3.3) Эбилин - там был Запад.
- Потратила кучу времени на то, чтобы научиться выхватывать пистолетик, подаренный Майклом, и расстреляла из него целую коробку патронов. Получалось вроде бы сносно...

4) А как ты относилась к криминалу?
- Нормально. Если бы тебе что-то предложили, ты бы обдумала такое предложение. Особенно приятны были воспоминания о Деверо и шпионаже, но это же не криминал, верно?

5) Кстати, а где ты носила дерринджер?
- На подвязке под платьем - стандартный вариант: удобно потихоньку незаметно доставать под столом.
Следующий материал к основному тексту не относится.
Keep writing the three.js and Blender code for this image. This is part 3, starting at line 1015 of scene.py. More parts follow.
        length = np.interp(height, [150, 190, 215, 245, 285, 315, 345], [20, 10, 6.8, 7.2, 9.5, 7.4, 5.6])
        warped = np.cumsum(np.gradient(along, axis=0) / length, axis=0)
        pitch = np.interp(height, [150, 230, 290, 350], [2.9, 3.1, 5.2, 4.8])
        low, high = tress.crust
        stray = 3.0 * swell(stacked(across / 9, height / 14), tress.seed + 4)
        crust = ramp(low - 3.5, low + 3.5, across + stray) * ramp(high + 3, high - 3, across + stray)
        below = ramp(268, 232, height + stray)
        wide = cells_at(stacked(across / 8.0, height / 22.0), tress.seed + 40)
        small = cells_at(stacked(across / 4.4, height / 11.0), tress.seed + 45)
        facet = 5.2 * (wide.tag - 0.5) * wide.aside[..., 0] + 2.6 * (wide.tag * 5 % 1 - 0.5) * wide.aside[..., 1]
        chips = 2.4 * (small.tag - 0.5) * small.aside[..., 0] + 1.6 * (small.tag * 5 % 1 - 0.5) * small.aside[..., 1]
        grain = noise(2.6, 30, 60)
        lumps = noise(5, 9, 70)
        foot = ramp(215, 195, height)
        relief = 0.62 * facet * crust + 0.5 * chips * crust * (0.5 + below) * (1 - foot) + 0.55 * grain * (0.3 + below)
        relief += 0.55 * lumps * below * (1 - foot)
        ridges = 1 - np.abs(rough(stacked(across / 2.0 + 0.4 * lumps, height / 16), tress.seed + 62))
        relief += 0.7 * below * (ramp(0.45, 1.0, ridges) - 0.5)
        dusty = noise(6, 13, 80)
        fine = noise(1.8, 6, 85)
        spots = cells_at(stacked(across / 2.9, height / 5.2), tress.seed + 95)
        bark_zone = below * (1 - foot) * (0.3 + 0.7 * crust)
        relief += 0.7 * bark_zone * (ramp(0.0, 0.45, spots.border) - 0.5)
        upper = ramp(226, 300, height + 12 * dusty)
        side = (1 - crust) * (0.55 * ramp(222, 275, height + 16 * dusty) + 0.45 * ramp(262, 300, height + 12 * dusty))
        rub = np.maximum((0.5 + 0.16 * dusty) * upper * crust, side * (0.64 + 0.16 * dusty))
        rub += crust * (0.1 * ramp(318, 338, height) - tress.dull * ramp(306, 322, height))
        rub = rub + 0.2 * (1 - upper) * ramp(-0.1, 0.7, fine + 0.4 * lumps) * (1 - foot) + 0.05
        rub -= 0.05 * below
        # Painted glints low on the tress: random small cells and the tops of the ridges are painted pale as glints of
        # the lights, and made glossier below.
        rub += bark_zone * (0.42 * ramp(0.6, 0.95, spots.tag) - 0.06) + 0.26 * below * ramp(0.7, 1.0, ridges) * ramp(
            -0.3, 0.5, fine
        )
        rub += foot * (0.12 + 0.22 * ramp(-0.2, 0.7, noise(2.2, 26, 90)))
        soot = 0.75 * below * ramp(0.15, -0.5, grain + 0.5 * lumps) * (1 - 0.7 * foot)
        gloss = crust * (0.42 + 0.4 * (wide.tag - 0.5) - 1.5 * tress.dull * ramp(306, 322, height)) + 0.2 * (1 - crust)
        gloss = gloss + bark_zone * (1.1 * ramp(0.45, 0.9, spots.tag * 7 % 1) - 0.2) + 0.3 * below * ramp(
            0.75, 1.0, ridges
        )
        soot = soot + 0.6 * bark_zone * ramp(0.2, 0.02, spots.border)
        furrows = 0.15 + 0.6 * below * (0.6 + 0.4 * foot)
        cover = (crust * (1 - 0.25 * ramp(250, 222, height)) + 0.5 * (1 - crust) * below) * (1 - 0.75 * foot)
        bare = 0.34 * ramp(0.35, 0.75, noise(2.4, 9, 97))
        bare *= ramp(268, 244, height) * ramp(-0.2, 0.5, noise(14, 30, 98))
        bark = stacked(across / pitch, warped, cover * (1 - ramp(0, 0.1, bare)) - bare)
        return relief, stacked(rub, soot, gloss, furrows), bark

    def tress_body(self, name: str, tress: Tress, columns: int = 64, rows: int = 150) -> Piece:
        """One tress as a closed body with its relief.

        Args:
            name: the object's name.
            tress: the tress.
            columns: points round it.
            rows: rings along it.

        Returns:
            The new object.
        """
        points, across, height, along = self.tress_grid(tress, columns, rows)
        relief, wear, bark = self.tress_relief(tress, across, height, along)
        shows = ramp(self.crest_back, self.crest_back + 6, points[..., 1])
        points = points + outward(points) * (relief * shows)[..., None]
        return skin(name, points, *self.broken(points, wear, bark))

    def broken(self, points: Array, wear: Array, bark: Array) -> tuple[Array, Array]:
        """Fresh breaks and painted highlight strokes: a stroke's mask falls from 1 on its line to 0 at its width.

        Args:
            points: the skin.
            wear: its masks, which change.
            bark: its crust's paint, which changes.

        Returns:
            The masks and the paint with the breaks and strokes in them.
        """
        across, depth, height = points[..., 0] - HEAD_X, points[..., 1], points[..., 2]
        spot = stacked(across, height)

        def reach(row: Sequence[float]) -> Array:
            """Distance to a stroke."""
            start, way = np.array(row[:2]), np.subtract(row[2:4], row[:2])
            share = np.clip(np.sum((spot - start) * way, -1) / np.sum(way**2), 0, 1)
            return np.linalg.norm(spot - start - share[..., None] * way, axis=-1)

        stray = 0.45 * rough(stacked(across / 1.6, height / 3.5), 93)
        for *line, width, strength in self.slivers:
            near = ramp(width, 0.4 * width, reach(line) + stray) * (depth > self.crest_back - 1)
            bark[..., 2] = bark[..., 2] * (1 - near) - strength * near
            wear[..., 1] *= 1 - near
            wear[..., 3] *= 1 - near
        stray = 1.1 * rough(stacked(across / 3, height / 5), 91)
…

Правда, когда ты не за столом - неудобно, особенно если кринолин (а их ещё носят).

6) В Эллсворте ты попала в двусмысленную ситуацию.
- "Вечер перестает быть томным." Ты решила, что джентльмены охренели в конец, и надо поставить их на место: достать дерринджер, наставить на них, и сказать, что игра окончена, и что ты расцениваешь предложение кареглазого, как неучтивый способ спасовать. Оревуар, месье, а лучше бы даже адьё! Забрать деньги и с достоинством удалиться. При этом:
- - Ты готова была стрелять, если что, но лучше уж там по конечностям или в плечо. Но если кто-то из негодяев, особенно раненный, после первого выстрела попрется на нее с недвусмысленными намерениями, тут уже не до миндальничанья.